## START Extracted records

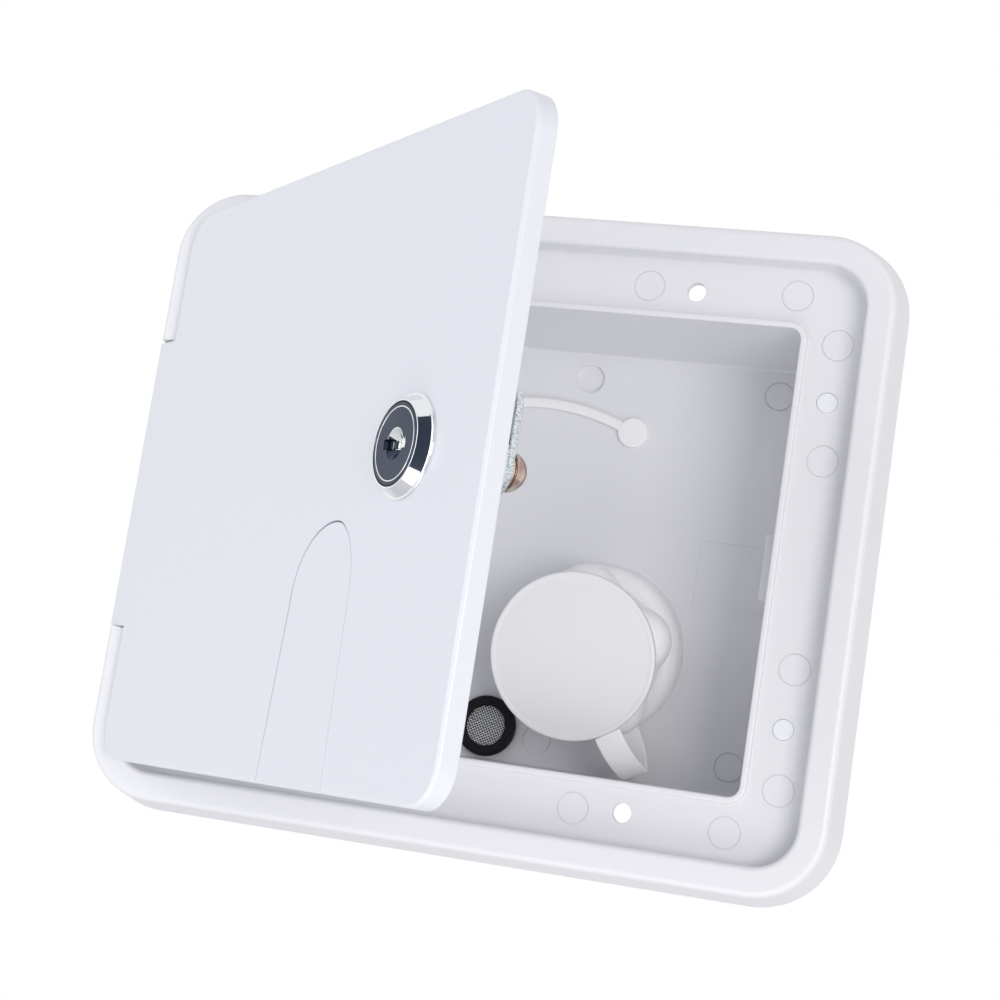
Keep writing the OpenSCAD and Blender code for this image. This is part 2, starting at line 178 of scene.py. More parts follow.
def carve(target, tool, how="DIFFERENCE"):
    """The target cut by, or joined with, a closed tool, which is used up."""
    cut = target.modifiers.new("carve", "BOOLEAN")
    cut.operation = how
    cut.solver = "EXACT"
    cut.object = tool
    graph = bpy.context.evaluated_depsgraph_get()
    made = bpy.data.meshes.new_from_object(target.evaluated_get(graph))
    target.modifiers.clear()
    target.data = made
    bpy.data.objects.remove(tool)
    return target


def fit(made, material, body, slot, *nodes, sharp=30):
    """Gives a piece its finish and smooth faces, and ties it to its body and CAD nodes."""
    made.data.materials.clear()
    made.data.materials.append(material)
    made.data.shade_smooth()
    made.data.set_sharp_from_angle(angle=math.radians(sharp))
    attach(made, body)
    if nodes:
        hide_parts(*nodes)
    return made


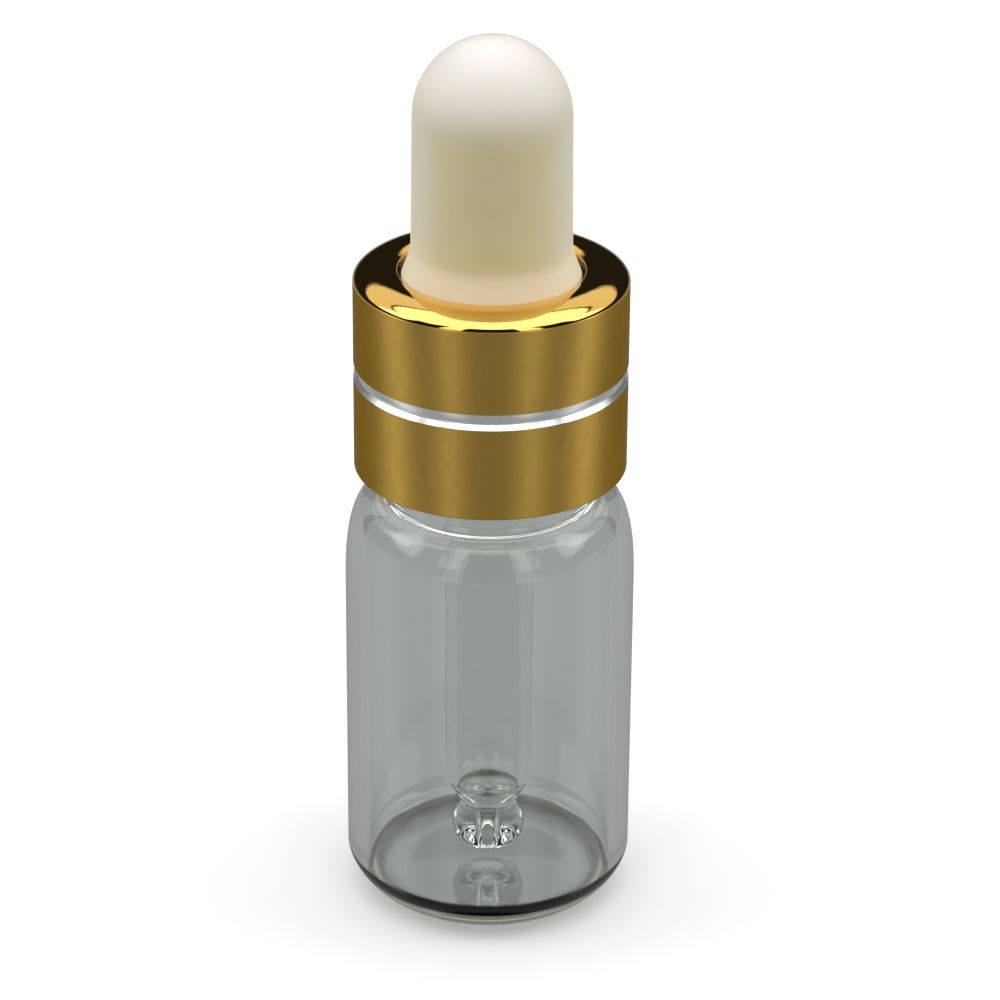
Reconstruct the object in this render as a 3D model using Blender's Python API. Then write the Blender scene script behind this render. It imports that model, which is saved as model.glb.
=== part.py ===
"""Small dropper vial: a screw-necked glass vial closed by a squeeze-bulb dropper.

Five separate pieces, all turned about the Z axis, in metres:
  glass_vial      clear vial with a threaded neck
  inner_cap       plastic screw cap, hidden under the metal
  collar_shell    gold anodised aluminium shell pressed over the cap
  rubber_bulb     hollow teat whose flange is clamped between cap and vial lip
  glass_pipette   tube with a necked, ball-shaped tip, pushed into the bulb's sleeve
The origin is the centre of the foot, on the surface that the vial stands on.
"""

import math

import bmesh
import bpy

MM = 0.001

# Resolution
SEGMENTS = 40               # flats around every turned piece
MERGE_DISTANCE = 1e-7       # far below the smallest edge

# Vial
VIAL_RADIUS = 8.0 * MM
VIAL_HEIGHT = 35.0 * MM
WALL = 1.1 * MM
FOOT_RADIUS = 5.8 * MM      # outer edge of the flat ring the vial stands on
FOOT_RING_WIDTH = 1.2 * MM
PUNT_DEPTH = 0.12 * MM      # shallow hollow under the floor, inside the foot ring
HEEL_HEIGHT = 2.4 * MM
HEEL_EXPONENT = 1.5         # below 2: flatter than a round
FLOOR_THICKNESS = 1.4 * MM
FLOOR_CORNER = 0.45 * MM    # inside round between floor and wall
SHOULDER_START = 19.0 * MM
SHOULDER_TOP = 24.2 * MM
SHOULDER_INSET = 1.7 * MM
SHOULDER_EXPONENT = 2.5
SHOULDER_WALL = 0.7 * MM     # the glass thins where it turns in to the neck
NECK_RADIUS = 5.72 * MM
NECK_FILLET = 0.7 * MM
BORE_RADIUS = 4.2 * MM
LIP_ROUND = 0.3 * MM

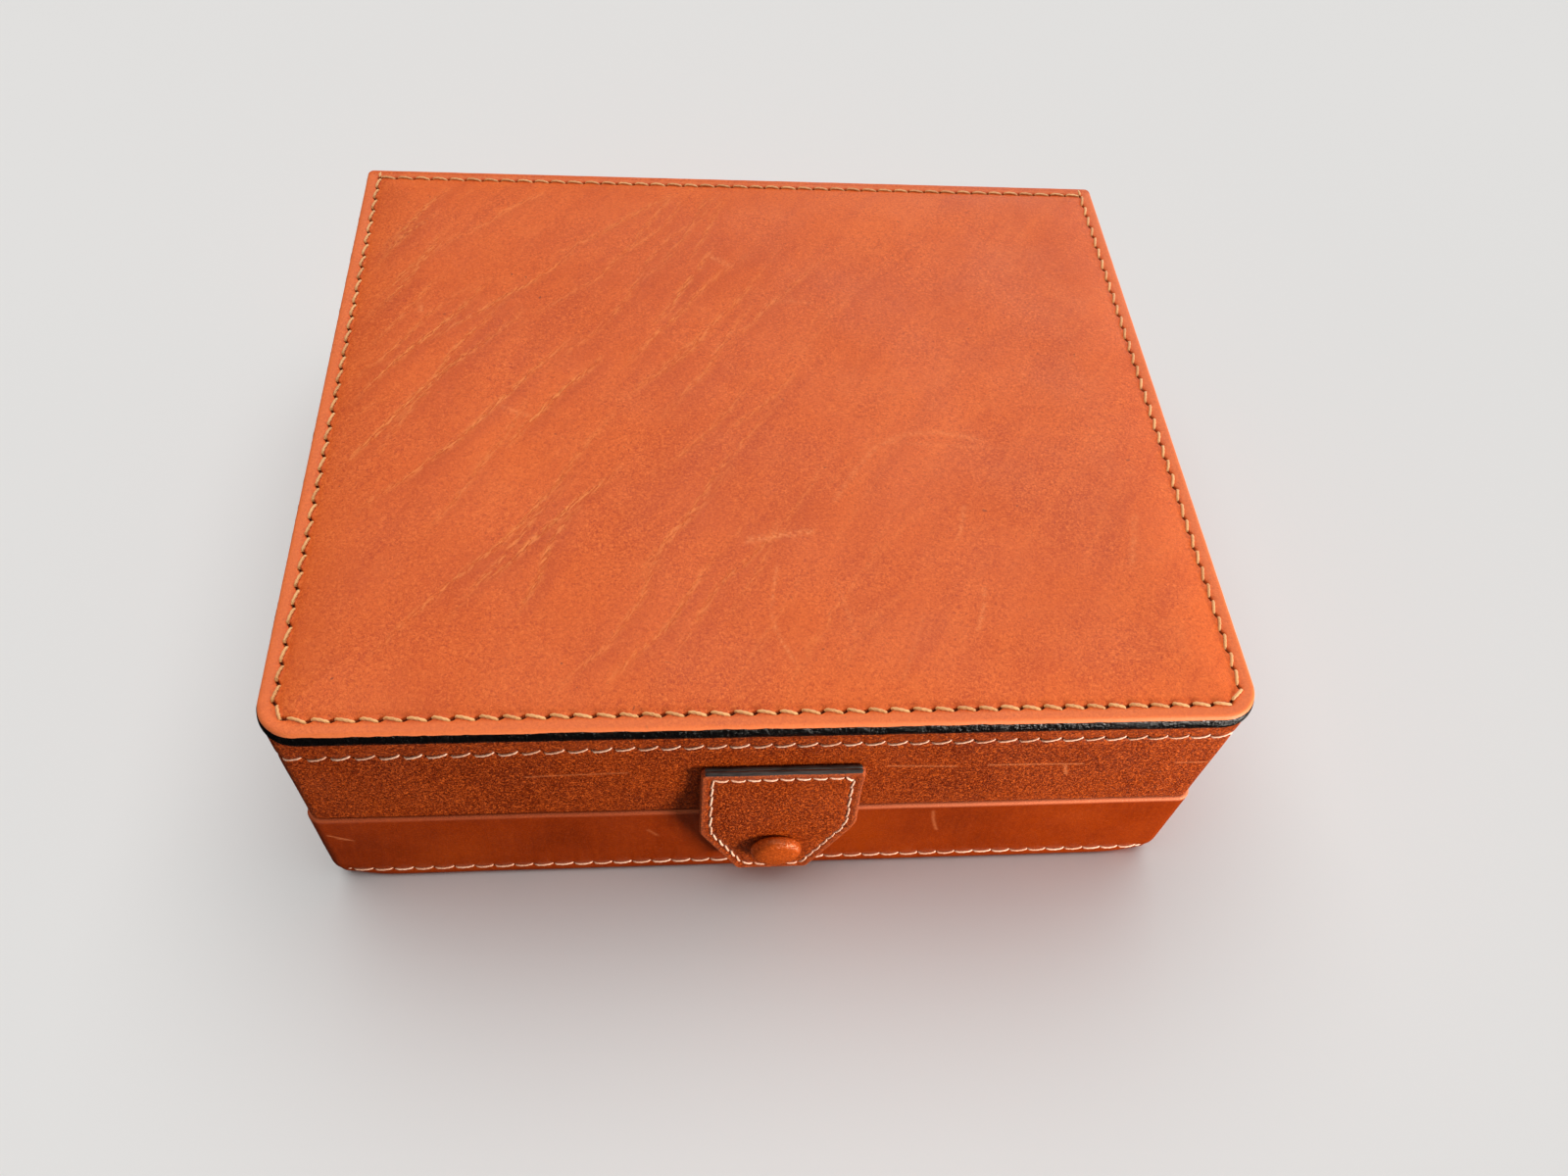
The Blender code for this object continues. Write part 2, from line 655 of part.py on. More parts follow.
def make_cap(middle, paint):
    """The leather-covered cap on the tab's face, and the socket that it clamps on the back."""
    seat = TAB_STANDOFF + TAB_THICKNESS + GAP  # distances run forward from the base's leather
    dome = [
        (CAP_RADIUS, seat),
        (CAP_RADIUS, seat + 0.9 * MM),
        (0.93 * CAP_RADIUS, seat + 1.9 * MM),
        (0.74 * CAP_RADIUS, seat + 2.8 * MM),
        (0.42 * CAP_RADIUS, seat + 3.25 * MM),
        (0.1 * CAP_RADIUS, seat + CAP_THICKNESS),
    ]
    room_radius, room_depth = 4.6 * MM, 1.6 * MM
    hollow = [
        (0.1 * CAP_RADIUS, seat + room_depth),
        (room_radius, seat + room_depth),
        (room_radius, seat),
    ]
    cap = turned("snap_cap_leather", hollow + dome, paint["saddle_leather"], middle)
    post_radius = 1.3 * MM
    disc_radius, disc_thickness = room_radius - GAP, 1 * MM
    stud_reach = 1.8 * MM
    post = [
        (post_radius, stud_reach - 0.3 * MM + 2 * GAP),
        (post_radius, seat + GAP),
        (disc_radius, seat + GAP),
        (disc_radius, seat + GAP + disc_thickness - 0.3 * MM),
        (disc_radius - 0.5 * MM, seat + GAP + disc_thickness),
    ]
    shank = turned("snap_cap_post", post, paint["snap_metal"], middle)
    plate = 0.35 * MM
    socket_back = TAB_STANDOFF - GAP
    socket = [
        (1.7 * MM, socket_back),
        (4.6 * MM, socket_back),
        (4.6 * MM, 1.2 * MM),
        (4.2 * MM, 1.1 * MM),
        (2.5 * MM, 1.1 * MM),
        (2.5 * MM, socket_back - plate),
        (1.7 * MM, socket_back - plate),
    ]
    ring = turned("snap_socket", socket, paint["snap_metal"], middle, ring=True)
    return [cap, shank, ring]


def make_stud(front_board, leather, paint):
    """The stud on the front of the base, and the rivet that holds it from inside."""
    middle = (TAB_CENTRE_X, BASE_FRONT, STUD_HEIGHT)
    stud = [
        (4.2 * MM, GAP),
        (4.2 * MM, 0.7 * MM),
        (3.6 * MM, 0.8 * MM),
        (1.9 * MM, 0.8 * MM),
        (1.8 * MM, 1.1 * MM),
        (2.15 * MM, 1.5 * MM),
        (1.7 * MM, 1.8 * MM),
    ]
    turned("snap_stud", stud, paint["snap_metal"], middle)
    head_depth = 0.7 * MM
    board_back = -(BOARD_INSET + BASE_BOARD)
    rivet = [
        (3.6 * MM, board_back + GAP),
        (3.6 * MM, board_back + GAP + head_depth),
        (1.2 * MM, board_back + GAP + head_depth),
        (1.2 * MM, 0.0),
    ]
    turned("snap_rivet", rivet, paint["snap_metal"], middle)
    hole = [
        (4 * MM, board_back - 1 * MM),
        (4 * MM, board_back + 2 * GAP + head_depth),
        (1.5 * MM, board_back + 2 * GAP + head_depth),
        (1.5 * MM, 1 * MM),
    ]
    cutter = helper("rivet_hole", turned("rivet_hole", hole, paint["snap_metal"], middle))
    combine(front_board, cutter, "DIFFERENCE")
    combine(leather, cutter, "DIFFERENCE")


# --- Assembly ---------------------------------------------------------------------------------
def axis_empty(name, place, parent=None):
    made = bpy.data.objects.new(name, None)
    made.empty_display_size = 10 * MM
    bpy.context.scene.collection.objects.link(made)
    made.location = place
    if parent:
        hang([made], parent)
    return made


def hang(pieces, parent):
    """Parents pieces to an empty that isn't rotated, leaving them where they are."""
    bpy.context.view_layer.update()
    centre = parent.matrix_world.translation.copy()
    for piece in pieces:
        piece.parent = parent
        piece.location = [a - b for a, b in zip(piece.location, centre)]


def main():
    for old in list(bpy.data.objects):
        bpy.data.objects.remove(old, do_unlink=True)
    paint = make_materials()
    lid_axis = axis_empty("lid_hinge_axis", LID_AXIS)
    tab_axis = axis_empty("tab_flex_axis", TAB_AXIS, lid_axis)
    front_board, leather = make_base(paint)
    make_base_interior(paint)
    make_stud(front_board, leather, paint)
    hang(make_lid(paint), lid_axis)
    hang(make_lid_interior(paint), lid_axis)
    hang(make_tab_anchor(paint), lid_axis)
    hang(make_tab_flap(paint), tab_axis)


main()
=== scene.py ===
"""The looks of the leather jewellery case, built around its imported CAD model.

Everything is in metres in the model's own frame: +X right, +Y back, +Z up, and the origin in the
middle of the underside.
"""

import json
import math
import random

import bmesh
import bpy
import numpy as np
from mathutils import Matrix, Vector, noise
from mathutils.kdtree import KDTree


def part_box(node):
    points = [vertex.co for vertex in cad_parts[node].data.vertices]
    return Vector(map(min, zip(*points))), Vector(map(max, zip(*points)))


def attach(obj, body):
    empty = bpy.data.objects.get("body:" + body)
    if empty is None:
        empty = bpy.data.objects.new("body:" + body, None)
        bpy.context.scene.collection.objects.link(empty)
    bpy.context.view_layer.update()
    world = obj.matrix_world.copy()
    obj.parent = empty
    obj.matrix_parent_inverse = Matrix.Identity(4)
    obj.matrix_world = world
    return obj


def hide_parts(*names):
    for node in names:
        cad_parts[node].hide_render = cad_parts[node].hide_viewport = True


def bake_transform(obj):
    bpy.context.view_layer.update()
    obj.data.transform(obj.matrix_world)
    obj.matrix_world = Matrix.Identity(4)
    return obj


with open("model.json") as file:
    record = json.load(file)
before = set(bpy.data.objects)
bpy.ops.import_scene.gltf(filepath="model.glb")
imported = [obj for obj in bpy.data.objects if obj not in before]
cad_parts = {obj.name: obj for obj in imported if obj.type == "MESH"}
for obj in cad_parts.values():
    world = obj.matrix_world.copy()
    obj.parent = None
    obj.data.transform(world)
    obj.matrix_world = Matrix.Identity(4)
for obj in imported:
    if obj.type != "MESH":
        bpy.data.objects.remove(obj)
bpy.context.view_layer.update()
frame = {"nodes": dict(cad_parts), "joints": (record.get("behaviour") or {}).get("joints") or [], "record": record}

MM = 0.001
BODY_OF = {
    node: body for body, nodes in frame["record"]["behaviour"]["bodies"].items() for node in nodes
}
SLOT_OF = {subpart["node"]: subpart["material_slot"] for subpart in frame["record"]["subparts"]}

# --- Places, from the CAD model ---------------------------------------------------------------
TOP_LOW, TOP_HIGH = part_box("top_leather")
UNDERLAY_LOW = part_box("top_underlay")[0]
LID_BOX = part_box("lid_band")
BASE_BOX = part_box("base_band")
SPINE_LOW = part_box("spine_base")[0]
TAB_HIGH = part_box("tab_anchor_face")[1]
TAB_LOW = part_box("tab_face")[0]
CAP_LOW, CAP_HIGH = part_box("snap_cap_leather")
JOINTS = {joint["name"]: Vector(joint["pos_m"]) for joint in frame["joints"]}
HINGE, TAB_FOLD = JOINTS["lid_hinge"], JOINTS["tab_flex"]
THREAD_PROUD = 0.3 * MM
BORDER_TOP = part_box("top_thread")[1].z - THREAD_PROUD  # the panel's surface at its stitches
LID_ROW = sum(corner.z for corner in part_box("lid_band_thread")) / 2
BASE_ROW = sum(corner.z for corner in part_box("base_band_thread")) / 2

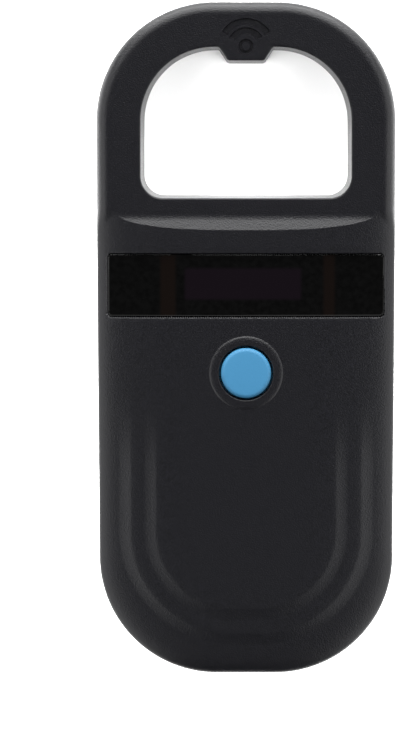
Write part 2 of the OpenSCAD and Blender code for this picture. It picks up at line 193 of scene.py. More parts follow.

## END Extracted records

To do »
In the material above, locate the line containing "# --- Assembly" and the line containing "cad_parts[node].hide_render = cad_parts[node].hide_viewport". Transcribe exactly those two lines and every line between them, and nothing more.

Solution to this problem »
# --- Assembly ---------------------------------------------------------------------------------
def axis_empty(name, place, parent=None):
    made = bpy.data.objects.new(name, None)
    made.empty_display_size = 10 * MM
    bpy.context.scene.collection.objects.link(made)
    made.location = place
    if parent:
        hang([made], parent)
    return made


def hang(pieces, parent):
    """Parents pieces to an empty that isn't rotated, leaving them where they are."""
    bpy.context.view_layer.update()
    centre = parent.matrix_world.translation.copy()
    for piece in pieces:
        piece.parent = parent
        piece.location = [a - b for a, b in zip(piece.location, centre)]


def main():
    for old in list(bpy.data.objects):
        bpy.data.objects.remove(old, do_unlink=True)
    paint = make_materials()
    lid_axis = axis_empty("lid_hinge_axis", LID_AXIS)
    tab_axis = axis_empty("tab_flex_axis", TAB_AXIS, lid_axis)
    front_board, leather = make_base(paint)
    make_base_interior(paint)
    make_stud(front_board, leather, paint)
    hang(make_lid(paint), lid_axis)
    hang(make_lid_interior(paint), lid_axis)
    hang(make_tab_anchor(paint), lid_axis)
    hang(make_tab_flap(paint), tab_axis)


main()
=== scene.py ===
"""The looks of the leather jewellery case, built around its imported CAD model.

Everything is in metres in the model's own frame: +X right, +Y back, +Z up, and the origin in the
middle of the underside.
"""

import json
import math
import random

import bmesh
import bpy
import numpy as np
from mathutils import Matrix, Vector, noise
from mathutils.kdtree import KDTree


def part_box(node):
    points = [vertex.co for vertex in cad_parts[node].data.vertices]
    return Vector(map(min, zip(*points))), Vector(map(max, zip(*points)))


def attach(obj, body):
    empty = bpy.data.objects.get("body:" + body)
    if empty is None:
        empty = bpy.data.objects.new("body:" + body, None)
        bpy.context.scene.collection.objects.link(empty)
    bpy.context.view_layer.update()
    world = obj.matrix_world.copy()
    obj.parent = empty
    obj.matrix_parent_inverse = Matrix.Identity(4)
    obj.matrix_world = world
    return obj


def hide_parts(*names):
    for node in names:
        cad_parts[node].hide_render = cad_parts[node].hide_viewport = True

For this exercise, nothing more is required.